Most commonly parties seek to modify alimony and support payments. The Lepis Court also sets out the elements the moving party must satisfy to make his or her prima facie case. "When the movant is seeking modification of an alimony award, that party must demonstrate that changed circumstances have substantially impaired the ability to support himself or herself. This requires full disclosure of the dependent spouse's financial status, including tax returns. When the movant is seeking modification of child support, the guiding principle is the best interests of the children." Id.
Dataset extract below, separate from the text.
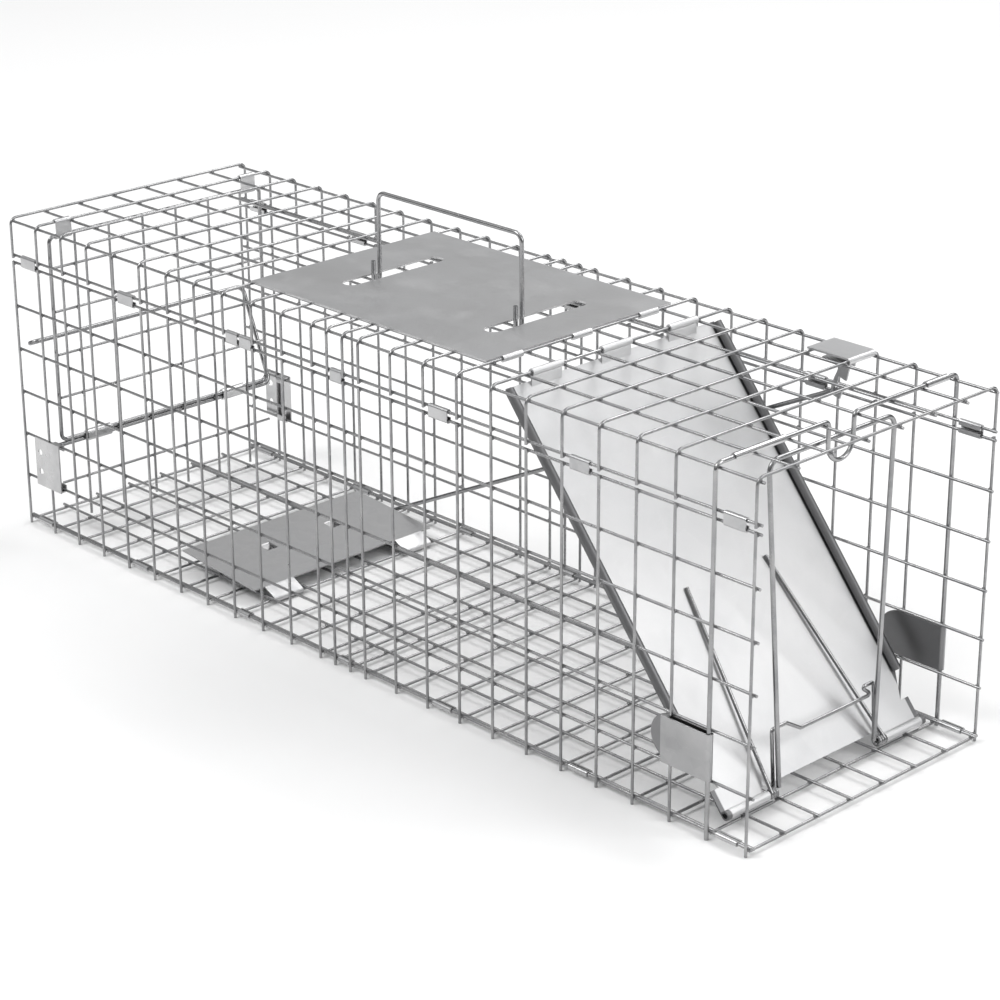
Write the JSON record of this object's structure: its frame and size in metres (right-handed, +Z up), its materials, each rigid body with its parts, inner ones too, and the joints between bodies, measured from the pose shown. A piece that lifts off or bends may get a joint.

5. Effect of Reconciliation
If a couple reconciles after they have signed a property settlement agreement, the argument is still valid. If the reconciliation fails, the provisions of the agreement are still enforceable. In Brown v. Brown, the parties reconciled a few months after their divorce. They remained together for about seven years following their reconciliation. As part of their judgment of divorce the parties executed a marital settlement agreement. In that agreement the parties agreed that the wife would take $6,000 from the sale of the house. At the time of the divorce that $6,000 represented approximately 20 % of the stipulated value of the house. The wife asked the Court to reform and enforce the agreement so that she would receive not $6,000, but 20% of the then current value of the house. The Court granted her motion and ordered that the fair and equitable distribution of the property demanded that the wife receive $21,000 representing 20% of the value of the house at the time of the Order.